Why this matters: Code generation and data extraction want low temperature (you want the right answer). Brainstorming, copywriting, and creative tasks want higher temperature. A single temperature setting across your entire platform is almost certainly wrong. This should be configurable per use case.
4. Inference — The Runtime Cost Model
Training is the one-time cost of creating the model. Inference is the ongoing cost every time someone uses it. Each API call spins up GPU compute, processes tokens in, generates tokens out, and bills you for both.
The cost model is closer to compute-on-demand (like Lambda) than to a licensed database. Costs scale linearly with usage and with the size of each request.
Why this matters: Unlike traditional SaaS with fixed per-seat pricing, LLM costs are usage-driven and can spike unpredictably. You need monitoring, budgets, and rate limits from day one — not after the first surprise invoice. Smaller models running simpler tasks can often handle 80% of your volume at a fraction of the cost of your flagship model.
What LLMs Are Good At
- Translation between formats: “Take this JSON and make it a summary email.” Structure-to-structure, structure-to-prose, prose-to-structure.
- Pattern completion: Generating code that follows established patterns, drafting boilerplate, filling templates.
- Synthesis and summarization: Compressing large volumes of text into actionable summaries.
- Classification and extraction: Sorting support tickets, pulling entities from documents, tagging content.
- Flexible natural-language interfaces: Letting users interact with systems in plain English instead of rigid forms.
What LLMs Are Bad At
- Precision math and logic: They approximate. They will confidently produce wrong arithmetic. Never trust an LLM to be your calculator.
- Guaranteeing factual accuracy: They generate plausible text, not verified truth. If your use case requires correctness, you need validation layers, retrieval from authoritative sources, or human review.
- Maintaining state across calls: Every call starts from zero. Anything resembling “memory” is your engineering team passing prior context back in.
- Deterministic, repeatable output: Even at temperature 0, outputs can vary slightly. If your system requires byte-identical output on every run, an LLM is the wrong tool.
- Operating on live data: The model’s training data has a cutoff date. It does not know what happened yesterday unless you tell it.
The Architecture Implications
Now that you have the mental model, here is what it means in practice:
Treat the LLM as a stateless compute layer. Just as you would not store session state inside a Lambda function, do not assume the LLM retains anything. Your application layer owns context management, conversation history, and user state.

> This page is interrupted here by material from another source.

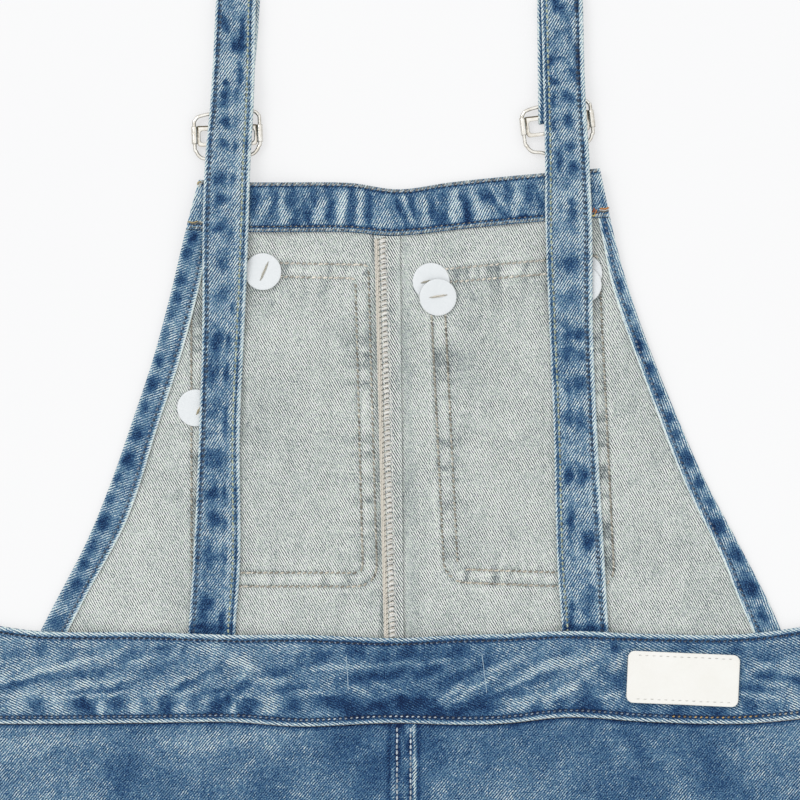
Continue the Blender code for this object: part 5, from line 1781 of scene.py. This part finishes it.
STRAP_FADES = {
    "left": table_of(
        Fade,
        (-96.5, 296.2, 5.8, 3.0, 84, -0.9), (-90.5, 296.7, 4.1, 1.4, 80, -0.7),
        (-96.7, 281.2, 3.7, 2.6, 84, -0.9), (-91, 281, 2.8, 1.4, 80, -0.6),
        (-97.5, 269.5, 3.0, 3.2, 60, -0.8), (-91.1, 268.1, 3.6, 1.8, 80, -0.8),
        (-100.1, 251, 4.4, 3.6, 60, -0.9), (-92.5, 250, 3.6, 1.5, 84, -0.7),
        (-99.3, 239.2, 4.2, 3.3, 40, -0.9), (-100.2, 223.8, 3.8, 3.0, 30, -0.9),
        (-93.8, 220, 3.4, 1.5, 84, -0.6), (-98.2, 206, 6, 4.2, 70, -0.7), (-98.5, 188, 4.5, 4.2, 80, -0.7),
        (-92.6, 180, 4.4, 1.5, 88, -0.6), (-101.5, 162, 5.6, 3.2, 84, -0.95),
        (-95.2, 161.5, 5.4, 1.3, 88, -0.8), (-103.5, 145.5, 8, 3.8, 80, -0.6),
        (-96.6, 144.5, 5.8, 1.6, 84, -0.95), (-104, 124, 6, 4.8, 40, -0.6), (-97, 117, 9.5, 1.4, 88, -0.8),
        (-105.5, 111, 4.6, 2.2, 20, -0.6), (-102.8, 96.5, 6.5, 5.8, 0, -0.85),
        (-103.8, 77.8, 5.2, 4.0, 80, -0.9), (-97.5, 77.5, 4.8, 1.6, 88, -0.85),
        (-103.5, 63.8, 6.4, 4.0, 70, -0.85), (-97.8, 61, 4.4, 1.6, 88, -0.7),
        (-106.5, 42, 9, 3.8, 80, -0.45), (-97.5, 42, 7.5, 1.5, 88, -0.5), (-108, 14.5, 10.5, 4.2, 84, -0.9),
        (-98.8, 9.5, 7.2, 2.0, 88, -1.0),
    ),
    "right": table_of(
        Fade,
        (90.8, 295.4, 3.0, 3.3, 60, -0.8), (82.8, 293.3, 4.3, 1.5, 88, -0.8),
        (91.3, 281.6, 3.4, 2.8, 70, -0.85), (83.3, 280.7, 3.4, 1.5, 88, -0.8),
        (93, 268.4, 2.9, 3.0, 60, -0.8), (86.2, 261.4, 7, 1.4, 88, -0.75),
        (94.3, 256.9, 2.9, 2.8, 60, -0.8), (92.3, 237.3, 2.6, 2.3, 60, -0.7),
        (93, 229.9, 5.2, 3.3, 80, -0.85), (86.3, 234.3, 3.4, 1.3, 88, -0.6), (93, 205, 5.8, 4.2, 20, -0.7),
        (93.5, 185, 6.5, 4.8, 60, -0.55), (97, 165.5, 3.8, 3.8, 70, -0.9), (91, 164.5, 8, 1.8, 88, -0.6),
        (91.5, 154.4, 4.8, 3.6, 80, -0.6), (99, 153, 3.6, 3.4, 60, -0.7), (98.5, 138.3, 4.6, 3.6, 0, -0.75),
        (91.5, 136.5, 4.8, 1.5, 88, -0.6), (99.5, 117.8, 5, 4.4, 80, -0.65), (91.5, 121, 8, 2.0, 88, -0.55),
        (91.6, 88, 5.8, 2.4, 88, -0.85), (99.8, 87.3, 5, 4.2, 70, -0.9), (92.5, 60, 11.5, 1.6, 88, -0.8),
        (102.5, 51.7, 6.2, 3.7, 84, -0.95), (103, 19.2, 8.6, 5.6, 80, -0.7),
        (92.8, 11.5, 8, 2.0, 86, -0.95), (104, 5, 6, 3.6, 86, -0.5),
    ),
}
SEAT_FADES = table_of(
    Fade,
    (-24, -64, 20, 30, 90, -0.08), (-12, -76, 18, 8, 60, -0.08), (-34, -58, 12, 7, 20, -0.09),
    (-2, -54, 5, 16, 0, -0.2), (17, -60, 14, 8, 90, -0.1), (24, -80, 12, 5, 40, 0.06),
    (0.5, -64, 7, 3.4, 90, 0.14), (7.4, -78, 20, 0.9, 90, 0.26), (-6.2, -74, 16, 0.7, 92, 0.14),
    (-152, -78, 14, 9, 60, -0.12), (-100, -58, 44, 6, 3, 0.12), (-190, -58, 26, 6, 3, 0.12),
    (130, -64, 22, 5, 128, -0.12), (120, -58, 20, 4, 130, 0.1), (170, -72, 24, 9, 122, -0.12),
    (150, -84, 22, 5, 126, 0.08), (200, -60, 22, 7, 20, 0.06), (60, -90, 40, 16, 30, 0.05),
    (-70, -84, 26, 12, 60, -0.08),
)


def folded(x, y, folds, edge):
    lift = np.zeros(np.shape(x))
    for fold in folds:
        along, across = turned(x - fold.x, y - fold.y, fold.turn)
        lift += fold.height * np.exp(-((along / fold.length) ** 2) - (across / fold.width) ** 2)
    return lift * ease(edge / EDGE_FADE)


PANEL_WIDTH, PANEL_LENGTH = 235, 990  # about, for the steps between a leg panel's points
RIM_STRIP, HEM_STRIP, FELL_STRIP = 1.2, 26, 10.5  # where those points are close together
SEAT_SHARE = 0.12  # and the share of the length that the photo shows, also close


def leg_grid(fine):
    """Places on a panel. Columns run from the outer edge to the inner one, close together at the fell."""
    columns = stations(PANEL_WIDTH, 3.0 if fine else 8.0, 0.8)
    if fine:
        inner = 1 - stations(FELL_STRIP, 0.8, 0.8)[::-1] * FELL_STRIP / PANEL_WIDTH
        columns = np.concatenate([columns[columns < 0.955], inner[inner > 0.958]])
    rim = np.array([*RIM_STEPS, 0.8]) / PANEL_LENGTH
    past_rim, hem_start = RIM_STRIP / PANEL_LENGTH, 1 - HEM_STRIP / PANEL_LENGTH
    seat = np.linspace(0, SEAT_SHARE, 48 if fine else 14)[1:]
    legs = np.linspace(SEAT_SHARE, hem_start, 130 if fine else 70)[1:]
    hem = np.linspace(hem_start, 1 - past_rim, 26 if fine else 10)[1:]
    rows = np.concatenate([rim, seat[seat > past_rim], legs, hem, 1 - rim[::-1]])
    return np.meshgrid(columns, rows)


def leg_place(face, side, u, v):
    sign = SIGN[side]
    seam = BACK_SEAM if face == "back" else 0.0
    top = band_edge(sign * lerp(BAND_END, GAP / 2, u), "bottom") - GAP
    y = lerp(top, HEM, v)
    outer = curve(LEGS, "outer", y)
    inner = np.maximum(0.0, curve(LEGS, "inner", y)) + SEAM_GAP / 2
    x = sign * lerp(outer, inner, u) + seam * ease((u - 0.5) * 2)
    return x, y, top, outer, inner


FELL_ROWS = (1.6, 3.7)  # how far from a leg panel's inner edge its stitches run
HEM_ROW = HEM_TURN - 2.5  # and how far above its hem


def leg_panel(face, side):
    fine = face == "back"
    u, v = leg_grid(fine)
    x, y, top, outer, inner = leg_place(face, side, u, v)
    hem = HEM_WALL * ease((HEM + HEM_TURN - y) / 1.5 + 0.5)
    seed = {"back_left": 140, "back_right": 150, "front_left": 160, "front_right": 170}[f"{face}_{side}"]
    edge = np.minimum.reduce([outer - np.abs(x), np.abs(x) - inner + 12, top - y, y - HEM])
    from_inner = (1 - u) * (outer - inner)
    from_outer = u * (outer - inner)
    fell_edge = (1 - FELL_SHARE) * (outer - inner)
    crease = folded(x, y, CREASES, edge)
    low, fell = np.zeros_like(x), 0
    if fine:
        fell = FELL_WALL * ease((fell_edge - from_inner) / 1.4 + 0.5)
        loft = np.minimum(MOST_LOFT, folded(x, y, FOLDS, edge))
        loft = np.maximum(0.0, loft + crease + 0.22 * noise(x, y, 22, seed))
        low = PANEL_WALL + hem + GAP + loft
    high = low + PANEL_WALL + hem + fell
    roping = streaks(x, y, 9, 5, 35 * SIGN[side], seed + 1)

    def relief(x, y, across, down):
        lift = 0.06 * noise(x, y, 5, seed + 2)
        lift += 0.2 * roping * (near(from_inner - 3, 3.5) + near(y - HEM - 8, 8))
        lift -= 0.25 * near(y - HEM - HEM_ROW, 1.0)
        for row in FELL_ROWS if fine else ():
            lift -= 0.25 * near(from_inner - row, 0.8) * np.where((row < 2) & (y > CROTCH), 0, 1)
        return lift * ease(np.minimum(down, across) / 1.4)

    def wear(x, y, across, down):
        off_centre = np.abs(x) - lerp(inner, outer, 0.5)
        tone = 0.38 + 0.1 * near(off_centre, 70) * near(y + 330, 190)
        tone += 0.035 * ease((np.abs(x) - 150) / 40)
        tone -= 0.06 * near(x - 130, 70) * near(y + 60, 60)
        tone += 0.07 * near(off_centre, 60) * near(y + 640, 90)
        tone += 0.05 * noise(x, y, 30, seed + 3) + 0.035 * streaks(x, y, 14, 6, 64, seed + 4)
        tone += 0.03 * noise(x, y, 4.5, seed + 5) + 0.08 * crease * ease((-110 - y) / 40)
        tone += faded(x, y, SEAT_FADES, 1.0)
        tone += 0.3 * roping * (near(from_inner - 3, 3.2) + near(y - HEM - 8, 7) + near(from_outer, 3))
        tone += 0.34 * near(from_inner, 0.9) * (y < CROTCH)
        tone += 0.35 * near(y - HEM, 1.1) + 0.25 * near(from_outer, 1.0)
        # The dark line along the hem's stitch row is partly painted shade in its groove, partly less worn
        # cloth; the dark line along the top edge is painted shadow, where the waistband's edge shades the
        # panel.
        tone -= 0.2 * near(y - HEM - HEM_ROW, 0.9) + 0.3 * near(down, 1.2) * (y > HEM + 60)
        if fine:
            # Painted shadow: a dark line 7.8 mm in from the inner edge, beside the fell's folded edge. The
            # line along the outer fell row is partly painted shade in its groove, partly less worn cloth.
            tone -= 0.22 * near(from_inner - 7.8, 1.4) + 0.22 * near(from_inner - FELL_ROWS[1], 1.4)
            tone += {"left": 0.12, "right": 0.34}[side] * near(from_inner - fell_edge + 0.3, 0.9)
        return tone

    def inside_wear(x, y, across, down):
        return 0.5 + 0.08 * noise(x, y, 20, seed + 6)

    node = f"{face}_{side}"
    finishes = ["leg", "leg_inside"] if fine else ["leg_inside", "front"]
    upper, lower = (wear, inside_wear) if fine else (inside_wear, wear)
    made = flat_shell(
        f"cloth_{node}", node, x, y, low, high, finishes, relief, upper, 0.55, under=lower, joined=y > CROTCH
    )

    threads = Threads(node, up=1 if fine else -1)
    v = np.linspace(0.002, 0.998, 700)
    wide, narrow = leg_place(face, side, np.ones(700), v)[3:]
    for number, inside in enumerate(FELL_ROWS):
        path = threads.lay(*leg_place(face, side, 1 - inside / (wide - narrow), v)[:2])
        below = path[:, 1] < CROTCH
        style = {"seed": seed + 7 + number, "lift": 0.9 if fine else 0.3, "uneven": 0.2}
        threads.row(path[below], "gold", 0.7, **style)
        if number and fine:
            threads.row(path[~below], "frost", 1.1, **style)
    x = leg_place(face, side, np.linspace(0.004, 0.996, 240), np.full(240, 1.0))[0]
    path = threads.lay(x, np.full(240, HEM + HEM_ROW))
    threads.row(path, "tan", seed=seed + 9, lift=1.0 if fine else 0.3)
    threads.piece()


# ---------------------------------------------------------------- floor, light and camera

FRAME_MIDDLE = (-1.1, 129.25)  # what the camera looks at, in the garment's millimetres
FRAME_WIDTH = 440.0
CAMERA_HEIGHT = 2000.0
SENSOR = 36.0
FLOOR_HALF = 30.0  # metres
FLOOR_DROP = -0.00005  # metres
KEY_WAY, KEY_SPREAD, KEY_POWER = (0.75, -0.5, -1.0), 30.0, 1.1
# The sky's linear colours, from the horizon up.
SKY = ((0.0, (0.12, 0.115, 0.11)), (0.16, (0.5, 0.5, 0.5)), (0.5, (0.99, 0.995, 1.0)))
FLOOR_GLOW = 0.62  # the share of the floor's brightness that is its own, so that shadows stay pale


def floor():
    data = bpy.data.meshes.new("floor")
    corners = [(-1, -1), (1, -1), (1, 1), (-1, 1)]
    data.from_pydata([(x * FLOOR_HALF, y * FLOOR_HALF, FLOOR_DROP) for x, y in corners], [], [(0, 1, 2, 3)])
    tree = material("floor")
    grey = tree.dyed(tree.noise(tree.place(), 3.0), ((0.0, (248, 248, 249)), (1.0, (250, 250, 250))))
    tree.set(Base_Color=tree.scaled(grey, 1 - FLOOR_GLOW), Roughness=0.9, Specular_IOR_Level=0.1)
    tree.set(Emission_Color=grey, Emission_Strength=FLOOR_GLOW * EXPOSURE)
    data.materials.append(tree.owner)
    made = bpy.data.objects.new("floor", data)
    bpy.context.scene.collection.objects.link(made)


def light(name, aim, spread, power):
    """A soft lamp so far off that it lights everything alike. aim is the way that its light falls."""
    data = bpy.data.lights.new(name, "SUN")
    data.angle = math.radians(spread)
    data.energy = power
    made = bpy.data.objects.new(name, data)
    made.rotation_euler = Vector(aim).to_track_quat("-Z", "Y").to_euler()
    bpy.context.scene.collection.objects.link(made)


def studio():
    floor()
    tree = Tree(bpy.data.worlds.new("studio"), "Background")
    way = tree.add("ShaderNodeTexCoord", "Generated", {})
    height = tree.add("ShaderNodeSeparateXYZ", "Z", {0: way})
    tree.set(Color=tree.ramp(height, SKY), Strength=ZENITH)
    bpy.context.scene.world = tree.owner
    light("key", KEY_WAY, KEY_SPREAD, KEY_POWER)
    bpy.context.scene.view_settings.view_transform = "Standard"


def camera():
    data = bpy.data.cameras.new("camera")
    data.sensor_width = SENSOR
    data.lens = SENSOR * CAMERA_HEIGHT / FRAME_WIDTH
    data.clip_end = 100.0
    made = bpy.data.objects.new("camera", data)
    made.location = (FRAME_MIDDLE[0] * MM, (FRAME_MIDDLE[1] + MIDDLE) * MM, CAMERA_HEIGHT * MM)
    bpy.context.scene.collection.objects.link(made)
    bpy.context.scene.camera = made


def main():
    camera()
    studio()
    for pocket in POCKETS:
        bib_pocket(pocket)
    bib()
    bib_seam()
    bib_top_facing()
    for side in SIGN:
        bib_side_facing(side)
    backing_discs()
    for buckle in BUCKLES:
        strap(buckle.side, buckle)
        buckle_wire(buckle)
        buckle_slider(buckle)
        polished(f"bib_button_{buckle.side}")
    waistband_front()
    waistband_back()
    label_patch()
    for face in ("front", "back"):
        for side in SIGN:
            leg_panel(face, side)


main()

Budget for context like you budget for bandwidth. Every token you send costs money and competes for space in the context window. Build retrieval pipelines that are selective, not exhaustive.
Layer validation on top. The LLM generates; your system verifies. Structured output parsing, schema validation, and domain-specific checks are not optional — they are load-bearing parts of your architecture.
Plan for model portability. Models improve rapidly. The provider you choose today may not be the best choice in six months. Abstract your LLM calls behind a clean interface so you can swap models without rewriting your application.
Right-size your model to the task. Not every request needs your largest, most expensive model. Route simple classification tasks to smaller models and reserve the flagship for complex generation. This is the LLM equivalent of not running every query against your production database.
Key Takeaway
An LLM is a powerful, stateless text-transformation function with a hard memory ceiling, a tunable creativity dial, and a usage-based cost model. It is not a database, not a reasoning engine, and not a replacement for your application logic. The teams that build well with LLMs are the ones that internalize these constraints and architect around them — not the ones that treat the model as magic.